梁迦被楼下路人的对话吵醒时,恰巧魏娟也走进了房间,唤她尽快起床,趁雪尚未降下来把余下的家具搬到出租屋里去。
正是2018年的最末一天,也是最冷一天,应政府的敦促要求,南岸半山腰的这片旧屋老房就要施行征地拆迁,尽管业主们因各种理由抗拒了许久,但最后结果都殊无二致——
搬出这个他们赖以生存数十年的故土,向嘉陵江浩淼作别,向旧夜中的那些麻将声、三里雾作别。
眼下整栋楼搬的也差不多了,仅剩三两家仍迟迟吾行,其中便包括她俩。
梁迦速速起床,潦草洗漱后翻出柜中的衣物打包。他们在杨家坪附近租了一间两居室,打算靠此捱到政府拨发拆迁款抑或分派安置房。
其实梁迦打心底更希望是前者,因为魏娟正需要一笔钱治病,治胰腺癌,二期扩散转移尚轻,但胰腺癌恶性程度极高,医生建议她定期接受靶向药治疗。药物是进口的,花销尤为昂贵,所谓“最怕生病,生不起病”便是这个道理。
打梁父在抗震救灾中殉难后,这个家起初全靠他留下的遗产、抚恤金和魏娟的微薄月薪支持,再往后,兄妹陆续就职有了收入,魏娟也就慢慢歇下了,平日搓搓小麻、做做饭,日子清贫却也乐道。谁也不会料到这出横祸。
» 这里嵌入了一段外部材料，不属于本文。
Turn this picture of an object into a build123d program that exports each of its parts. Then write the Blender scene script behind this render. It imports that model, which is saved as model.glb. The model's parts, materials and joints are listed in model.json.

此刻,梁迦从柜中捧出那些旧衣物,一件件细致地挪移进蛇皮袋里,将将折叠好梁池的那件黑夹克,便闻得魏娟说:“你哥昨晚值夜班,应该哈哈儿就要来老。”
“他要来嘛?”
“来帮我们搬。”
“哦。”
语音方落,屋外就传来了钥匙声,转了三圈,三次金属撞击。
魏娟闻声先行出去迎人,倒是梁迦有些愣怔,手在黑夹克上抚了抚,又于她的碎花短衬衫上摩挲几番。
她还没准备好要跟梁池说些什么。
问他和姚欣慧离婚后家什分得如何,告诉他自己和林靖博分手了,抑或是,她昨晚做了个光怪陆离,又极为真实的梦?似乎都不太妥当且很是突兀。
尤其是那个梦,分明出场人物都是熟识,但命运轨迹像是另一个平行时空发生过的事,又或者,是前世封印在她脑海里的记忆。有些真,有些假;几分未发生的她梦到,几分已发生的她未梦。